Kolejny szczegół, na który lepiej zwrócić uwagę przed zakupem robota, to jego głośność. Z reguły roboty nie należą do cichych urządzeń, ale możemy wybierać między tymi bardziej i mniej hałaśliwymi. Warto więc zerknąć na informację o decybelach lub sprawdzić w tabeli, jakie były wyniki pomiarów hałasu robota podczas jego pracy. Wyniki te dotyczą pracy przy ustawieniach na najwyższe obroty.
Na wysokich obrotach
Roboty można zazwyczaj włączyć na zwykły tryb pracy lub na pracę pulsacyjną. Ta druga funkcja pozwala na lepszą kontrolę przebiegu miksowania. Często tryb pulsacyjny można dodatkowo ustawić na dwie prędkości. Większej liczby prędkości w trybie pulsacyjnym naprawdę nie potrzebujemy, choć niektóre modele robotów oferują nam możliwość ustawień dodatkowych prędkości. Nie znaczy to jednak wcale, że one sprawdzają się lepiej w wykonywaniu swoich zadań.
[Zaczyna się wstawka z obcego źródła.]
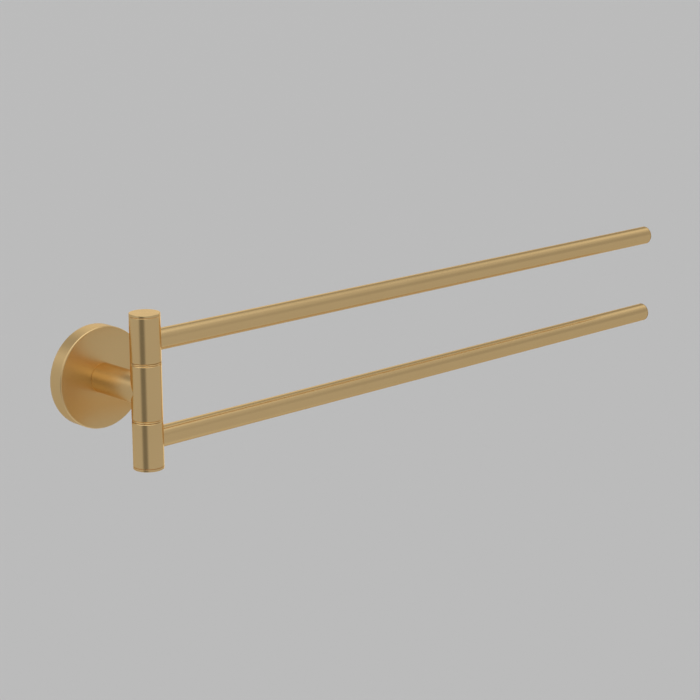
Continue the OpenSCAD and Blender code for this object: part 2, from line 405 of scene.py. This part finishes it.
rosette_low, rosette_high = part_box("rosette")
rosette_r = (rosette_high.x - rosette_low.x) / 2 / MM
rosette_t = (rosette_high.y - rosette_low.y) / MM
grub_low, grub_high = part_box("rosette_grub_screw")
grub_y = -(grub_low.y + grub_high.y) / 2 / MM
grub_r = (grub_high.x - grub_low.x) / 2 / MM
rim_wall = 4.0
front_wall = 2.5
tenon_hole_r = 5.1
recess_r = rosette_r - rim_wall
face_back = rosette_t - front_wall
rosette_outline = rounded(
    [(0.0, rosette_r), (rosette_t, rosette_r), (rosette_t, tenon_hole_r),
     (face_back, tenon_hole_r), (face_back, recess_r), (0.0, recess_r)],
    [0.25, 0.75, 0.15, 0.15, 0.3, 0.3])
# Closer rows of points on both walls of the rim, where the grub screw's hole comes.
opening_half = 2.1
opening_angle = math.radians(4.9)
row_count = 11
rows = grub_y + np.linspace(-opening_half, opening_half, row_count)
points_a_corner = len(rosette_outline) // 6
outer_rows = np.stack([rows, np.full(row_count, rosette_r)], axis=-1)
inner_rows = np.stack([rows[::-1], np.full(row_count, recess_r)], axis=-1)
rosette_outline = np.concatenate([
    rosette_outline[:points_a_corner], outer_rows,
    rosette_outline[points_a_corner:5 * points_a_corner], inner_rows,
    rosette_outline[5 * points_a_corner:]])
rosette = turned("cover_rosette", rosette_outline, (0, -1, 0), (0, 0, 0), count=360)
thread_gap = 0.02
drilled(rosette.data, (rosette_r * MM, recess_r * MM), -grub_y * MM,
    (grub_r + thread_gap) * MM, opening_angle, opening_half * MM)
rosette.data.materials.append(
    satin_gold("gold_rosette", (120.0, 3200.0, 3200.0), 0.25, 0.32))
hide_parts("rosette")
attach(rosette, "bracket")


# ---------------------------------------------------------------------------
# Stem: solid brass bar between the rosette and the column. Its front end is milled hollow
# to sit round the column's middle length, and it is brushed round and gold coated.
stem_low, stem_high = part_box("stem")
stem_r = (stem_high.x - stem_low.x) / 2 / MM
stem_end = -column_y / MM
stem_short = 7.0
snug = 0.02


def saddle(points, post, post_r, across, way, end):
    """Hollows the end of a bar so that it sits round a post.

    d is a point's distance from the post's axis measured across, and s its distance
    measured along way. Points within half a millimetre of the plain end at s = end are
    moved along way by sqrt(post_r^2 - d^2) - end.
    """
    d = (points - post) @ across
    s = (points - post) @ way
    move = np.sqrt(np.maximum(post_r ** 2 - d ** 2, 0.0)) - end
    return points + way * np.where(s < end + 0.0005, move, 0.0)[..., None]


def round_column(points):
    """The front end of the stem sits round the middle length of the column."""
    post = np.array([column_x, column_y, 0.0])
    across = np.array([1.0, 0.0, 0.0])
    way = np.array([0.0, 1.0, 0.0])
    return saddle(points, post, column_r + snug * MM, across, way, stem_short * MM)


stem_outline = rounded(
    [(rosette_t, stem_r), (stem_end - stem_short, stem_r), (stem_end - stem_short, 0.0),
     (rosette_t, 0.0)],
    [0.3, 0.0, 0.0, 0.0])
stem = turned("stem_bar", stem_outline, (0, -1, 0), (0, 0, 0), count=160,
    reshape=round_column)
stem.data.materials.append(
    satin_gold("gold_stem", (120.0, 3200.0, 120.0), 0.35, 0.25))
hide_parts("stem")
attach(stem, "bracket")


# ---------------------------------------------------------------------------
# Column: three lengths of brass turned from one bar and brushed round, so that the seams
# between them show as fine lines. The middle one is fixed; the others turn on the spindle.
gold_column = satin_gold("gold_column", (120.0, 120.0, 3200.0), 0.35, 0.21)
column_at = (column_x, column_y, 0.0)
bar_r = column_r / MM
bevel = 0.34
spindle_bore_r = 4.02
middle_outline = rounded(
    [(hub_low.z / MM, bar_r - bevel), (hub_low.z / MM + bevel, bar_r),
     (hub_high.z / MM - bevel, bar_r), (hub_high.z / MM, bar_r - bevel),
     (hub_high.z / MM, spindle_bore_r), (hub_low.z / MM, spindle_bore_r)],
    [0.05, 0.05, 0.05, 0.05, 0.1, 0.1])
middle = turned("column_middle", middle_outline, (0, 0, 1), column_at)
middle.data.materials.append(gold_column)
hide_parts("centre_hub")
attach(middle, "bracket")

# Each turning length has a seat for a bush at the seam, a clear bore past the spindle,
# and a counterbore for the springs and nuts at its outer end.
seat_r = 6.0
seat_t = 5.0
clear_r = 4.5
counterbore_r = 6.3
counterbore_t = 6.8
for name, node, body, side in (
        ("column_upper", "upper_hub", "upper_arm", 1),
        ("column_lower", "lower_hub", "lower_arm", -1)):
    low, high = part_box(node)
    inner = min(abs(low.z), abs(high.z)) / MM
    outer = max(abs(low.z), abs(high.z)) / MM
    outline = rounded(
        [(inner, bar_r - bevel), (inner + bevel, bar_r), (outer - bevel, bar_r),
         (outer, bar_r - bevel), (outer, counterbore_r),
         (outer - counterbore_t, counterbore_r), (outer - counterbore_t, clear_r),
         (inner + seat_t, clear_r), (inner + seat_t, seat_r), (inner, seat_r)],
        [0.05, 0.05, 0.05, 0.05, 0.1, 0.1, 0.1, 0.1, 0.1, 0.1])
    hub = turned(name, outline, (0, 0, side), column_at)
    hub.data.materials.append(gold_column)
    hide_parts(node)
    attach(hub, body)


# ---------------------------------------------------------------------------
# Friction washers: thin brass rings between the lengths of the column, a hair inside it.
# Their broken edges and those of the column make the pairs of hairlines at the seams.
ring_bevel = 0.28
for name, node in (
        ("seam_ring_upper", "upper_friction_washer"),
        ("seam_ring_lower", "lower_friction_washer")):
    low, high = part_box(node)
    ring_r = (high.x - low.x) / 2 / MM
    outline = rounded(
        [(low.z / MM, ring_r - ring_bevel), (low.z / MM + ring_bevel, ring_r),
         (high.z / MM - ring_bevel, ring_r), (high.z / MM, ring_r - ring_bevel),
         (high.z / MM, spindle_bore_r), (low.z / MM, spindle_bore_r)],
        [0.04, 0.04, 0.04, 0.04, 0.05, 0.05])
    ring = turned(name, outline, (0, 0, 1), column_at)
    ring.data.materials.append(gold_column)
    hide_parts(node)
    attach(ring, "bracket")


# ---------------------------------------------------------------------------
# Column caps: turned brass discs pressed into the ends of the column, with a rounded rim
# and a flat, finely faced top.
gold_cap = satin_gold("gold_cap", (120.0, 3200.0, 3200.0), 0.30, 0.24)
cap_plug_r = 6.28
for name, node, hub_node, body, side in (
        ("column_top_cap", "top_cap", "upper_hub", "upper_arm", 1),
        ("column_bottom_cap", "bottom_cap", "lower_hub", "lower_arm", -1)):
    low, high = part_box(node)
    outer = max(abs(low.z), abs(high.z)) / MM
    inner = min(abs(low.z), abs(high.z)) / MM
    length_low, length_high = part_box(hub_node)
    joint = max(abs(length_low.z), abs(length_high.z)) / MM
    outline = rounded(
        [(joint, bar_r), (outer, bar_r), (outer, 0.0), (inner, 0.0),
         (inner, cap_plug_r), (joint, cap_plug_r)],
        [0.15, 0.25, 0.0, 0.0, 0.3, 0.1])
    cap = turned(name, outline, (0, 0, side), column_at)
    cap.data.materials.append(gold_cap)
    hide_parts(node)
    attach(cap, body)


# ---------------------------------------------------------------------------
# Arms: drawn brass tube, 11 mm across, cut hollow at one end to sit round the column and
# brushed round on a belt. A turned plug with a rounded rim closes the tip.
gold_arm = satin_gold("gold_arm", (3200.0, 120.0, 120.0), 0.35, 0.21)
arm_start = 6.0
tube_wall = 1.0
plug_gap = 0.02
for level in ("upper", "lower"):
    tube_low, tube_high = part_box(level + "_arm_tube")
    tip_low, tip_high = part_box(level + "_end_cap")
    arm_r = (tube_high.z - tube_low.z) / 2 / MM
    arm_z = (tube_high.z + tube_low.z) / 2
    arm_at = (column_x, column_y, arm_z)

    def round_hub(points):
        """The inner end of the tube sits round the turning length of the column."""
        across = np.array([0.0, 1.0, 0.0])
        way = np.array([1.0, 0.0, 0.0])
        post_r = column_r + snug * MM
        return saddle(points, np.array(arm_at), post_r, across, way, arm_start * MM)

    joint = tube_high.x / MM
    bore = arm_r - tube_wall
    outline = rounded(
        [(arm_start, arm_r), (joint, arm_r), (joint, bore), (arm_start, bore)],
        [0.0, 0.06, 0.0, 0.0])
    tube = turned("arm_tube_" + level, outline, (1, 0, 0), arm_at, count=144,
        reshape=round_hub)
    tube.data.materials.append(gold_arm)
    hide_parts(level + "_arm_tube")
    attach(tube, level + "_arm")

    tip = tip_high.x / MM
    outline = rounded(
        [(joint, arm_r), (tip, arm_r), (tip, 0.0), (tip_low.x / MM, 0.0),
         (tip_low.x / MM, bore - plug_gap), (joint, bore - plug_gap)],
        [0.06, 0.85, 0.0, 0.0, 0.4, 0.1])
    plug = turned("arm_tip_" + level, outline, (1, 0, 0), arm_at, count=144)
    plug.data.materials.append(gold_arm)
    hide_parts(level + "_end_cap")
    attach(plug, level + "_arm")


# ---------------------------------------------------------------------------
# Steel fixings: the wall plate, screws, stud, spindle, springs, nuts and spigots are mild
# steel, zinc plated and passivated, which leaves a dull, faintly yellow and blue bloom.
def paint_nodes(paint, nodes):
    """Gives CAD nodes a finish through their own material slots."""
    for node in nodes:
        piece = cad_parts[node]
        if not piece.material_slots:
            piece.data.materials.append(None)
        for material_slot in piece.material_slots:
            material_slot.material = paint


zinc = bpy.data.materials.new("zinc_plate")
zinc.use_nodes = True
link = zinc.node_tree.links.new
shader = zinc.node_tree.nodes["Principled BSDF"]
shader.inputs["Metallic"].default_value = 1.0
own = node_of(zinc.node_tree, "ShaderNodeTexCoord").outputs["Object"]
bloom = node_of(zinc.node_tree, "ShaderNodeTexNoise", Scale=120.0, Detail=4.0)
link(own, bloom.inputs["Vector"])
tint = node_of(zinc.node_tree, "ShaderNodeMix", data_type="RGBA")
tint.inputs[COLOUR_A].default_value = (0.50, 0.53, 0.58, 1.0)
tint.inputs[COLOUR_B].default_value = (0.62, 0.60, 0.53, 1.0)
link(bloom.outputs["Fac"], tint.inputs["Factor"])
link(tint.outputs[COLOUR_OUT], shader.inputs["Base Color"])
grit = node_of(zinc.node_tree, "ShaderNodeTexNoise", Scale=1800.0, Detail=2.0)
link(own, grit.inputs["Vector"])
dull = node_of(zinc.node_tree, "ShaderNodeMapRange")
dull.inputs["From Min"].default_value = 0.3
dull.inputs["From Max"].default_value = 0.7
dull.inputs["To Min"].default_value = 0.34
dull.inputs["To Max"].default_value = 0.50
link(bloom.outputs["Fac"], dull.inputs["Value"])
link(dull.outputs["Result"], shader.inputs["Roughness"])
bump = node_of(zinc.node_tree, "ShaderNodeBump", Strength=0.4, Distance=0.00002)
link(grit.outputs["Fac"], bump.inputs["Height"])
link(bump.outputs["Normal"], shader.inputs["Normal"])
paint_nodes(zinc, ["wall_plate", "rosette_grub_screw", "stem_screw", "stem_washer",
    "stem_stud", "spindle", "upper_disc_spring", "lower_disc_spring", "upper_lock_nut",
    "lower_lock_nut", "upper_spigot", "lower_spigot"])


# ---------------------------------------------------------------------------
# Bushes: sintered bronze, pressed to size, with open pores that hold oil.
bronze = bpy.data.materials.new("sintered_bronze")
bronze.use_nodes = True
link = bronze.node_tree.links.new
shader = bronze.node_tree.nodes["Principled BSDF"]
shader.inputs["Metallic"].default_value = 1.0
own = node_of(bronze.node_tree, "ShaderNodeTexCoord").outputs["Object"]
pores = node_of(bronze.node_tree, "ShaderNodeTexVoronoi", Scale=2600.0)
link(own, pores.inputs["Vector"])
tint = node_of(bronze.node_tree, "ShaderNodeMix", data_type="RGBA")
tint.inputs[COLOUR_A].default_value = (0.20, 0.10, 0.05, 1.0)
tint.inputs[COLOUR_B].default_value = (0.55, 0.33, 0.16, 1.0)
link(pores.outputs["Distance"], tint.inputs["Factor"])
link(tint.outputs[COLOUR_OUT], shader.inputs["Base Color"])
shader.inputs["Roughness"].default_value = 0.5
bump = node_of(bronze.node_tree, "ShaderNodeBump", Strength=0.5, Distance=0.00003)
link(pores.outputs["Distance"], bump.inputs["Height"])
link(bump.outputs["Normal"], shader.inputs["Normal"])
paint_nodes(bronze, ["upper_inner_bush", "lower_inner_bush", "upper_outer_bush",
    "lower_outer_bush"])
Jeśli już jesteśmy przy prędkościach, to w poszczególnych modelach robotów liczba prędkości waha się od kilku do nawet kilkunastu. Doświadczenie pokazuje jednak, że kilka prędkości w zupełności wystarczy. Warto zwrócić uwagę tylko na to, żeby najniższa prędkość była jak najwolniejsza – wolne obroty zapobiegają wychlapywaniu zawartości miski na boki.
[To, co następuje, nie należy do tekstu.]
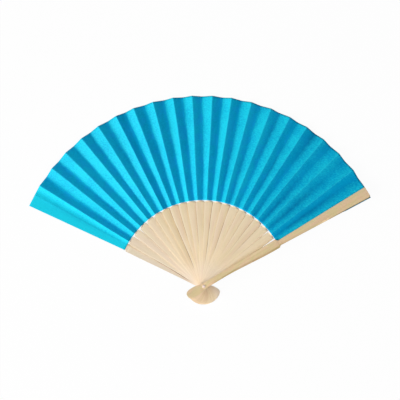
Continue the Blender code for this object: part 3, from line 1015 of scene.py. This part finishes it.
def makePaper():
    material, tree, shader = newMaterial("dyedPaper", {"Specular IOR Level": paperLook["specular"]})
    place = attribute(tree, "leafPlace", "Vector")
    patterns = {name: noise(tree, place, *look) for name, look in paperLook["patterns"].items()}
    folds = addNode(tree, "ShaderNodeSeparateXYZ", {0: attribute(tree, "leafFolds", "Vector")})
    fromCrest, footShade, darkSide = folds.outputs

    def mask(name, value):
        return ramp(tree, value, *paperLook["masks"][name])

    def tinted(colour, name, share):
        return mixColour(tree, share, colour, srgb(*paperLook[name]))

    depth = calculate(tree, "ADD", *[mask(name, patterns[name]) for name in paperLook["depths"]])
    toothDepth = calculate(tree, "MULTIPLY", patterns["tooth"], paperLook["toothDepth"])
    # the tone holds the panels' own differences and painted shade to the right and towards each foot
    tone = calculate(tree, "SUBTRACT", attribute(tree, "leafTone"), paperLook["paleness"])
    depth = calculate(tree, "ADD", depth, toothDepth, tone)
    # painted shade on the glued panels, which face away from the light
    side = calculate(tree, "MULTIPLY", darkSide, paperLook["sideStrength"])
    colour = tinted(srgb(*paperLook["colour"]), "shadedSide", side)
    colour = tinted(colour, "deep", depth)
    cool = calculate(tree, "MULTIPLY", mask("cool", patterns["drift"]), darkSide)
    colour = tinted(colour, "coolPatch", cool)

    # Painted shade along each foot, and a painted highlight on the crests
    foot = calculate(tree, "MULTIPLY", footShade, mask("foot", patterns["mottle"]))
    colour = tinted(colour, "foldShade", foot)
    crestHighlightShare = calculate(tree, "MULTIPLY", mask("crest", fromCrest), mask("crestTooth", patterns["tooth"]))
    colour = tinted(colour, "crestHighlight", crestHighlightShare)
    connectSurface(tree, shader, paperLook, colour, mask("roughness", patterns["tooth"]),
                   addUp(tree, patterns, paperLook["heights"]))
    return material


leaf = makeLeaf()
leafMesh = leaf.data
leafMesh.materials.append(makePaper())
smoothShade(leafMesh, leafShape["sharpAngle"])
weights = [0.0] * len(leafMesh.vertices)
leafMesh.attributes["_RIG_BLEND"].data.foreach_get("value", weights)
lowest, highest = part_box("rear_guard")
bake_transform(leaf, "rear_guard", "front_guard", start=lowest, end=highest)
leafMesh.attributes["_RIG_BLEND"].data.foreach_set("value", weights)
sheetThickness = leaf.modifiers.new("paper", "SOLIDIFY")
sheetThickness.thickness = leafShape["paper"] * mm
sheetThickness.offset = 0
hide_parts(*[f"leaf_{index:02d}" for index in range(lastStick + 1)])
print("stage: leaf folded")


# Rivet: a pin with a small domed head in front, turned over a washer behind

rivetShape = {
    "pin": 1.0,
    "frontRadius": 1.6,
    "frontHeight": 0.6,
    "rearRadius": 1.7,
    "rearHeight": 0.5,
    "gap": 0.1,
    "washerRadius": 2.6,
    "washerThickness": 0.5,
    "washerHole": 1.1,
    "washerEdge": 0.12,
    "sides": 48,
    "domeSteps": 6,
    "mergeDistance": 0.0005,
    "sharpAngle": 40,
}
metalLook = {
    "bright": (228, 210, 202),
    "tarnished": (200, 176, 162),
    "tarnish": (0.4, 0.75),
    "scratches": ((900.0, 5200.0, 900.0), 3.0, 0.5),
    "dents": ((2600.0, 2600.0, 2600.0), 1.0, 0.5),
    "roughness": (0.3, 0.7, 0.6, 0.72),
    "metallic": 0.6,
    "bump": 0.4,
    "grainDepth": 0.1,
}


def turned(name, profile, closed=False):
    bm = bmesh.new()
    verts = [bm.verts.new((radius, 0, height)) for radius, height in profile]
    pairs = list(zip(verts, verts[1:]))
    if closed:
        pairs.append((verts[-1], verts[0]))
    edges = [bm.edges.new(pair) for pair in pairs]
    bmesh.ops.spin(
        bm, geom=verts + edges, cent=(0, 0, 0), axis=(0, 0, 1), angle=math.tau,
        steps=rivetShape["sides"], use_merge=True,
    )
    bmesh.ops.remove_doubles(bm, verts=bm.verts, dist=rivetShape["mergeDistance"])
    bmesh.ops.recalc_face_normals(bm, faces=bm.faces)
    bm.transform(toTable)
    piece = addPiece(name, bm)
    smoothShade(piece.data, rivetShape["sharpAngle"])
    return piece


def dome(radius, height, base, upward):
    steps = rivetShape["domeSteps"]
    turns = [math.pi / 2 * step / steps for step in range(steps + 1)]
    arc = [(radius * math.sin(a), base + upward * height * math.cos(a)) for a in turns]
    return arc if upward > 0 else arc[::-1]


def makeMetal():
    material, tree, shader = newMaterial("rivetMetal", {"Metallic": metalLook["metallic"]})
    place = addNode(tree, "ShaderNodeTexCoord").outputs["Object"]
    scratches = noise(tree, place, *metalLook["scratches"])
    dents = noise(tree, place, *metalLook["dents"])
    colour = mixColour(tree, ramp(tree, dents, *metalLook["tarnish"]), srgb(*metalLook["bright"]),
                       srgb(*metalLook["tarnished"]))
    roughness = ramp(tree, scratches, *metalLook["roughness"])
    connectSurface(tree, shader, metalLook, colour, roughness, dents)
    return material


frontSeat = stackHeight(lastStick) + fan["guardThickness"] / 2 + rivetShape["gap"]
washerTop = -fan["guardThickness"] / 2 - rivetShape["gap"]
washerBottom = washerTop - rivetShape["washerThickness"]
rearSeat = washerBottom - rivetShape["gap"]
pinProfile = dome(rivetShape["frontRadius"], rivetShape["frontHeight"], frontSeat, 1)
pinProfile += [(rivetShape["pin"], frontSeat), (rivetShape["pin"], rearSeat)]
pinProfile += dome(rivetShape["rearRadius"], rivetShape["rearHeight"], rearSeat, -1)
rivetPin = turned("rivetPinTurned", pinProfile)
edge = rivetShape["washerEdge"]
outerEdge = rivetShape["washerRadius"]
hole = rivetShape["washerHole"]
washer = turned("washerRing", [
    (hole, washerTop), (outerEdge - edge, washerTop), (outerEdge, washerTop - edge),
    (outerEdge, washerBottom + edge), (outerEdge - edge, washerBottom), (hole, washerBottom),
], closed=True)
metal = makeMetal()
for piece, node in ((rivetPin, "rivet_pin"), (washer, "rear_washer")):
    piece.data.materials.append(metal)
    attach(piece, "rear_guard")
    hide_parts(node)
print("stage: rivet turned")


# Floor, light and camera, in metres

stageLook = {
    "floorSize": 6.0,
    "floorDrop": 0.0004,
    "floorColour": (0.9, 0.9, 0.9, 1),
    "glow": 0.96,
    "worldStrength": 0.14,
    "aimHeight": 0.008,
    "keyAzimuth": 205,
    "keyElevation": 34,
    "keyDistance": 2.0,
    "keySize": 1.6,
    "keyPower": 45.0,
    "fillAzimuth": 325,
    "fillElevation": 45,
    "fillDistance": 1.6,
    "fillSize": 1.0,
    "fillPower": 5.0,
    "spotAim": (0.006, -0.011, 0),  # a weak spot on the heads' right side, which the stack shades
    "spotAzimuth": 300,
    "spotElevation": 74,
    "spotDistance": 0.4,
    "spotSize": 0.016,
    "spotPower": 2.2,
    "spotAngle": 6,
}


def seenDirectly(tree):
    light = addNode(tree, "ShaderNodeLightPath").outputs
    return calculate(tree, "MAXIMUM", light["Is Camera Ray"], light["Is Glossy Ray"],
                     light["Is Transmission Ray"])


def makeFloor():
    bm = bmesh.new()
    bmesh.ops.create_grid(bm, x_segments=1, y_segments=1, size=stageLook["floorSize"] / 2)
    bmesh.ops.translate(bm, verts=bm.verts, vec=(0, 0, -stageLook["floorDrop"]))
    floor = addPiece("floor", bm)
    material, tree, shader = newMaterial("whiteFloor", {
        "Base Color": stageLook["floorColour"], "Roughness": 0.9, "Specular IOR Level": 0.0,
    })
    glow = addNode(tree, "ShaderNodeEmission", {"Strength": 1.0})
    glowShare = calculate(tree, "MULTIPLY", seenDirectly(tree), stageLook["glow"])
    surface = addNode(tree, "ShaderNodeMixShader",
                      {"Fac": glowShare, 1: shader.outputs[0], 2: glow.outputs[0]})
    tree.links.new(surface.outputs[0], tree.nodes["Material Output"].inputs["Surface"])
    floor.data.materials.append(material)


def addLamp(name, kind, target, glossy=True):
    azimuth = math.radians(stageLook[name + "Azimuth"])
    elevation = math.radians(stageLook[name + "Elevation"])
    offset = Vector((math.cos(azimuth) * math.cos(elevation),
                     math.sin(azimuth) * math.cos(elevation), math.sin(elevation)))
    lamp = bpy.data.lights.new(name, kind)
    lamp.energy = stageLook[name + "Power"]
    holder = addObject(name, lamp)
    holder.location = target + offset * stageLook[name + "Distance"]
    holder.rotation_euler = offset.to_track_quat("Z", "Y").to_euler()
    holder.visible_glossy = glossy
    return lamp


def makeLights():
    for name in ("key", "fill"):
        lamp = addLamp(name, "AREA", Vector((0, 0, stageLook["aimHeight"])), glossy=name == "key")
        lamp.shape = "DISK"
        lamp.size = stageLook[name + "Size"]
    spot = addLamp("spot", "SPOT", Vector(rivet["pos_m"]) + Vector(stageLook["spotAim"]))
    spot.shadow_soft_size = stageLook["spotSize"] / 2
    spot.spot_size = math.radians(stageLook["spotAngle"])
    spot.spot_blend = 1.0
    world = bpy.data.worlds.new("softRoom")
    world.use_nodes = True
    tree = world.node_tree
    room = tree.nodes["Background"]
    room.inputs["Color"].default_value = (1, 1, 1, 1)
    room.inputs["Strength"].default_value = stageLook["worldStrength"]
    backdrop = addNode(tree, "ShaderNodeBackground", {"Color": (1, 1, 1, 1), "Strength": 1.0})
    choice = addNode(tree, "ShaderNodeMixShader",
                     {"Fac": seenDirectly(tree), 1: room.outputs[0], 2: backdrop.outputs[0]})
    tree.links.new(choice.outputs[0], tree.nodes["World Output"].inputs["Surface"])
    bpy.context.scene.world = world


view = {
    "lens": 200,
    "sensor": 36,
    "clip": (0.01, 20),
    "pixels": 400,
    "pivotX": 203.2,  # where the rivet lies in the photograph, in pixels
    "pivotY": 286.5,
    "pixelSize": 1.0,  # millimetres
}


def makeCamera():
    camera = bpy.data.cameras.new("camera")
    camera.lens = view["lens"]
    camera.sensor_width = view["sensor"]
    camera.clip_start, camera.clip_end = view["clip"]
    holder = addObject("camera", camera)
    distance = view["pixels"] * view["pixelSize"] * mm * view["lens"] / view["sensor"]
    aside = (view["pixels"] / 2 - view["pivotX"]) * view["pixelSize"] * mm
    above = (view["pivotY"] - view["pixels"] / 2) * view["pixelSize"] * mm
    holder.location = Vector(rivet["pos_m"]) + Vector((aside, above, distance))
    bpy.context.scene.camera = holder


makeFloor()
makeLights()
makeCamera()
bpy.context.scene.view_settings.view_transform = "Standard"
print("stage: floor, light and camera set")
Dobry robot kuchenny to wcale niekoniecznie ten najdroższy. Wręcz przeciwnie, nasz test pokazał, że najlepszy z robotów jest jednocześnie jednym z najtańszych. Nie dajmy się zwieść również wyglądowi urządzenia: nowoczesny, opływowy design nie w każdym przypadku przekłada się na dobrą jakość. Z drugiej jednak strony pamiętajmy, że opływowe urządzenie będzie łatwiejsze w czyszczeniu niż pełne kantów i zakamarków.